-- Begin Material provided --

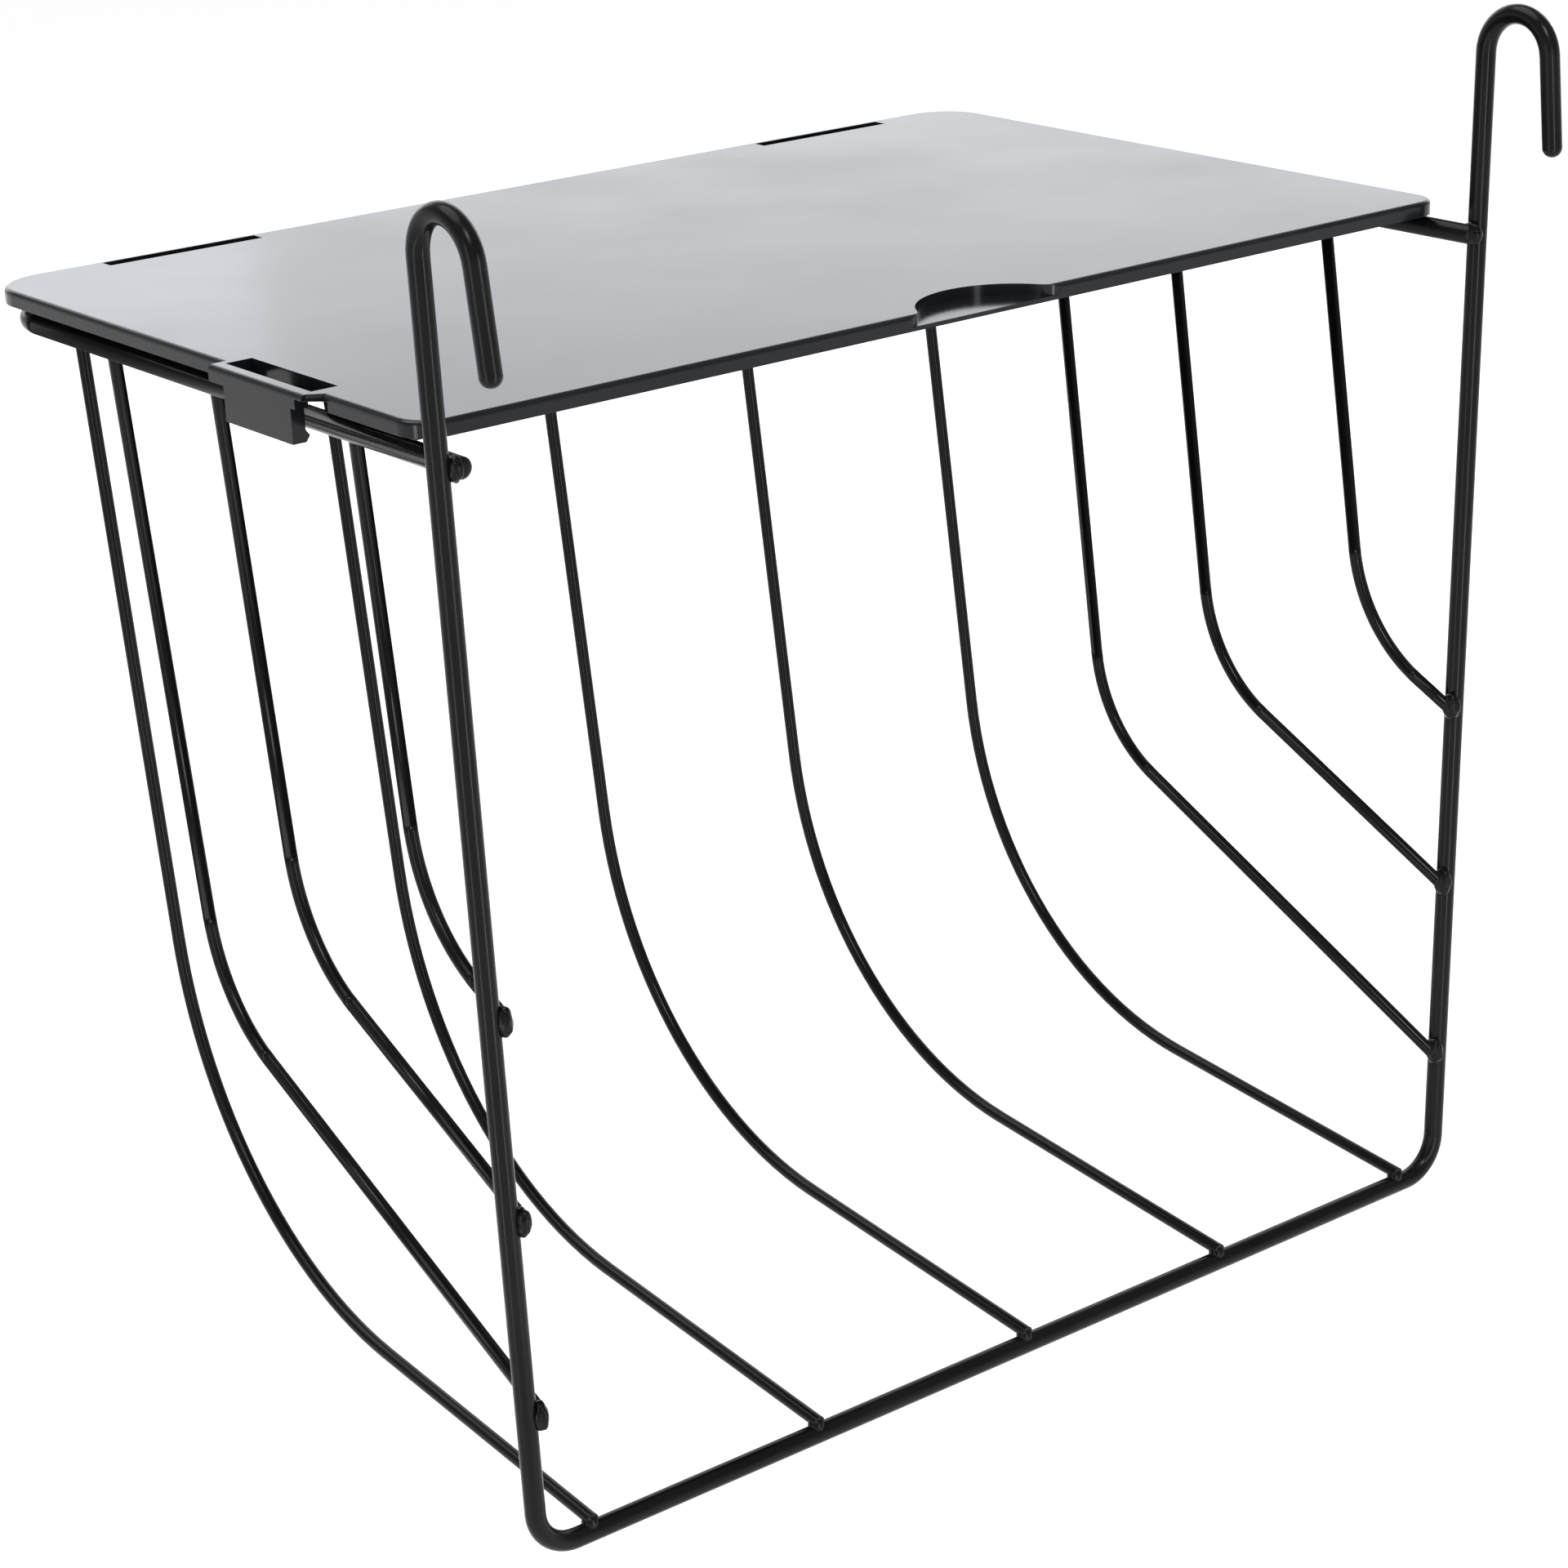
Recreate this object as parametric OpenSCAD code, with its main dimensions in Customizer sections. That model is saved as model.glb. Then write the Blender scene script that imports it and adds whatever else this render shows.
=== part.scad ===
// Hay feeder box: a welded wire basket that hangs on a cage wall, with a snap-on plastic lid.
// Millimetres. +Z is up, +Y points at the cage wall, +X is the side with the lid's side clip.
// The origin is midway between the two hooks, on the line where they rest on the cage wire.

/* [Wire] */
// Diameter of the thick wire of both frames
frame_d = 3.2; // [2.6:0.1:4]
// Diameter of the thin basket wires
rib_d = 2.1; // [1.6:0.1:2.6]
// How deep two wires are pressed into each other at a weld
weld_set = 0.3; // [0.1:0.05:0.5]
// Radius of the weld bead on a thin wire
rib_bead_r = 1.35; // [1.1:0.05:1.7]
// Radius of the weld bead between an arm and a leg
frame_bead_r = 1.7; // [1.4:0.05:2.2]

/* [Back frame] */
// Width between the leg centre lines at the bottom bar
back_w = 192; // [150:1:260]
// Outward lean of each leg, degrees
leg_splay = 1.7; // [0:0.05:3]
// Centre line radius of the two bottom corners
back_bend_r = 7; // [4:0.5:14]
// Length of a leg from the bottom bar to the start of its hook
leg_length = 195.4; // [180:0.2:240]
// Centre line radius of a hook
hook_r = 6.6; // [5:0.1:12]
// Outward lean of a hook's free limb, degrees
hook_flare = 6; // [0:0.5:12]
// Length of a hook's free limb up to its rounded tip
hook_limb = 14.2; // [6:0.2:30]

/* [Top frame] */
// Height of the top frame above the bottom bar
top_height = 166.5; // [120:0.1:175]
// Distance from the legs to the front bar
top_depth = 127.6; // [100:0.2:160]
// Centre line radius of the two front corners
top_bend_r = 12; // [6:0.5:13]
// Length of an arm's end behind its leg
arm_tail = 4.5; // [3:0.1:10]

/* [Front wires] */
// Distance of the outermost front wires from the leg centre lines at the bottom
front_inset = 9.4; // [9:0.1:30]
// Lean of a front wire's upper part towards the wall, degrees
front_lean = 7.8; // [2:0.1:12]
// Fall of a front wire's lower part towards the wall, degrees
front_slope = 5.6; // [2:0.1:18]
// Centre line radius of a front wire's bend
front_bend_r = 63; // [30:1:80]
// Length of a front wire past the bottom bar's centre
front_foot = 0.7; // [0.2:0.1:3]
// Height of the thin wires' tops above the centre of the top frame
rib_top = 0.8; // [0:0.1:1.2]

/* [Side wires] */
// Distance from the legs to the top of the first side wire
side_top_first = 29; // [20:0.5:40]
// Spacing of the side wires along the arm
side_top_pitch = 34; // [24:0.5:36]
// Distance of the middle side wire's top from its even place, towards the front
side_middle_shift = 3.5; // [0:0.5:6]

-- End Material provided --

Problem: Show, from the material above, each line that includes the string "part".

Result of the task:
=== part.scad ===
// Lean of a front wire's upper part towards the wall, degrees
// Fall of a front wire's lower part towards the wall, degrees